Most people never move past the initial effect. Irritation arrives, so love withdraws. Disappointment appears, so warmth cools. They assume the feeling is in control for as long as it wishes.
 
The discipline comes from utilizing your ability to decide past that initial moment. It is a learned skill.
 
It’s an uncommon, underdeveloped strength because it seemingly contradicts our survival instinct to protect ourselves. Instinct says close when hurt, harden when challenged. Withdraw warmth when it feels undeserved. That reflex feels justified. Ironically, it also destabilizes us.
 
Every time your state hinges on someone else’s behavior, your nervous system is outsourced.
 
In The Tools by Phil Stutz and Barry Michels, there is a tool called Active Love. When you feel irritation or judgment toward someone, you deliberately generate love and imagine sending that love from your heart, like a laser beam, straight into theirs until the contraction softens.
 
The act is simple. But having the discipline do so takes practice.
 
Active Love reframes love as something you consciously choose to generate, not something you grant or automate based on a label, like family.
 
It interrupts the assumption that you are at the mercy of your feelings for more than a moment, unless you suppress them. Active Love asserts that after the initial emotional response, you can generate a different state intentionally. Building the skill of self-command is what enables us to do this more easily.
 

The Active Love tool and self-command both recognize that while you may not control the initial cause, you are able to control what happens next. You can protect yourself and remain loving. You can hold a boundary without closing your heart. You can disengage behaviorally without contracting internally.
 
That shift changes the act of loving into something else.
 
When love becomes a generative action that isn’t dependent on person or condition, it stops being reactive and becomes a state you can maintain. It becomes part of the presence you carry, and it is a baseline you return to when your nervous system wants to tighten.
 
This does not mean you abandon boundaries. There is a difference between loving someone’s behavior and remaining loving in your orientation. The first is selective. The second is sovereign. In fact, boundaries become cleaner when they are delivered from steadiness and love instead of reactivity and fear or frustration. A parent correcting a child can remain loving while being firm.

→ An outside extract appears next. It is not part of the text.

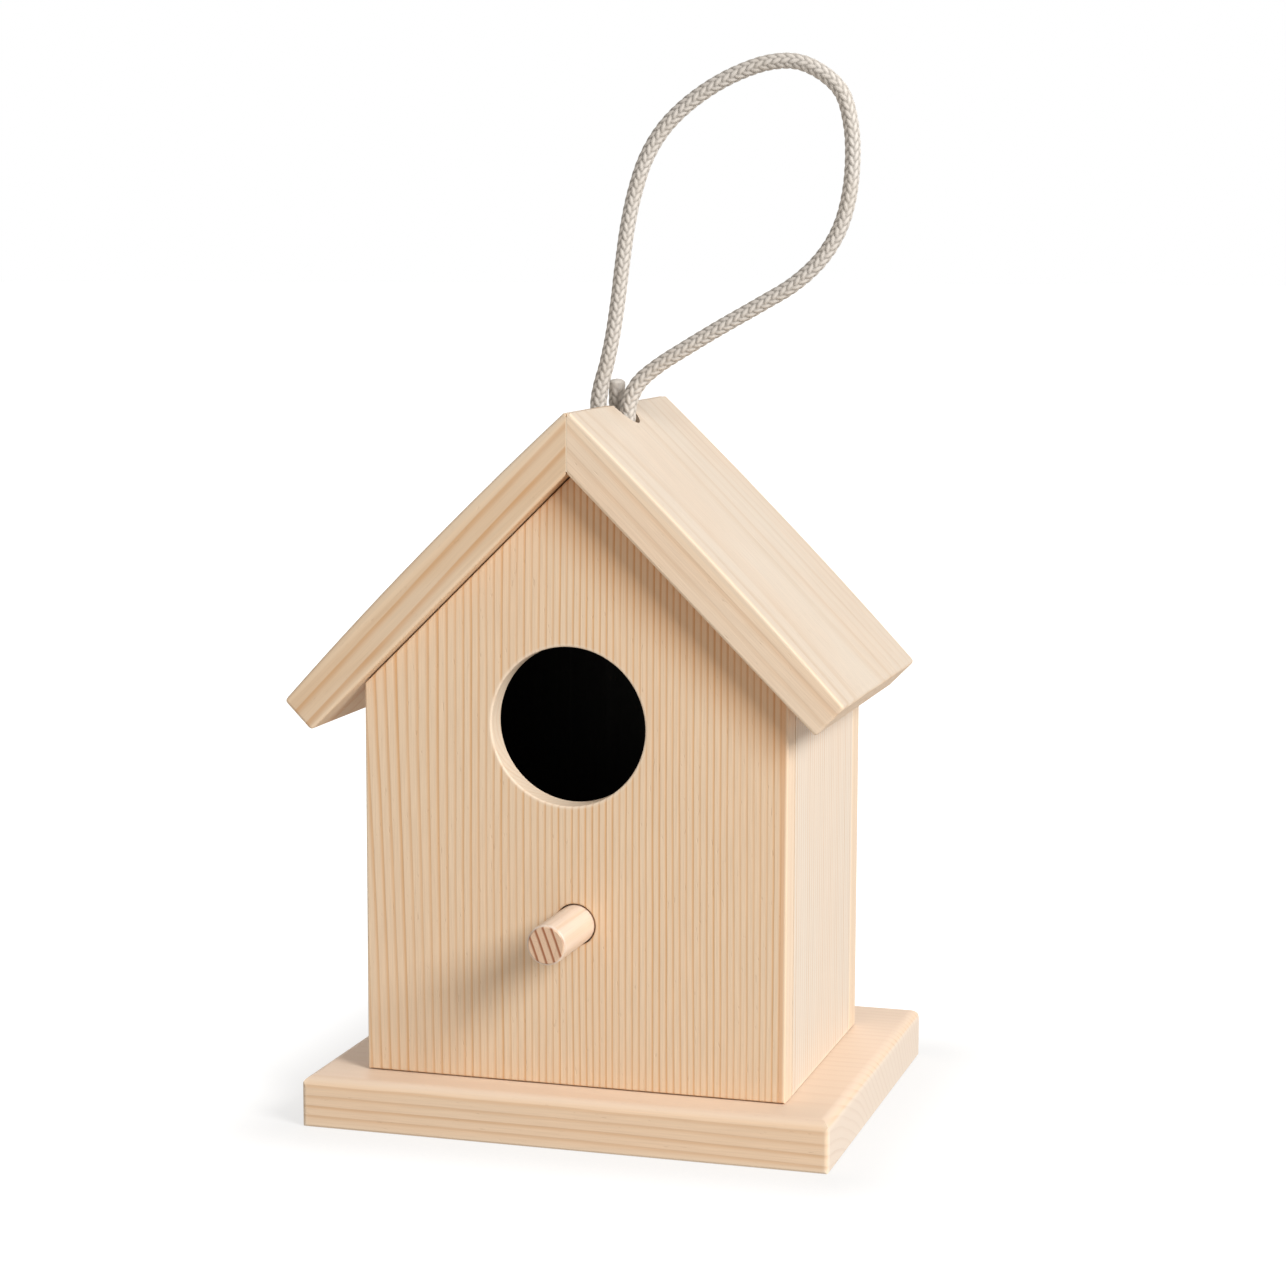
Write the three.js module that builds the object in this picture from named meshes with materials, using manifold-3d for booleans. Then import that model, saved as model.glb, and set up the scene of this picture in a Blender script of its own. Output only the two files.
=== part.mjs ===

A partner can say no without withdrawing warmth. It is possible to decline, protect, and disengage without closing your heart.
 
Radiating love and being guarded are not opposites. They operate on different levels. Guarding is about behavior. Love is about orientation.
 
Selective love leaks energy. Disciplined love consolidates it. When your warmth depends on evaluation, your nervous system toggles constantly, open, closed, guarded, soft. The oscillation is exhausting.
 
Choosing to radiate and maintain love as a way of being is stabilizing and energizing.
 
Active Love is powerful, and it can also be uncomfortable at first.
 
The mind will argue that some people do not merit your love. It will insist that withholding warmth is protective. It will confuse love with approval. Those are deep habits, learned early and reinforced often.
 
Discipline is choosing expansion when contraction feels justified. It interrupts habit. When you generate love intentionally, something else happens. Your perception shifts. The person you were bracing against becomes less threatening. Your body softens. Your thinking clears. You respond instead of react.
 
Love stops being something you ration and becomes an unstoppable force.
 
In this sense love is not a mood, but mastery.  And practiced consistently, it becomes the foundation of internal freedom.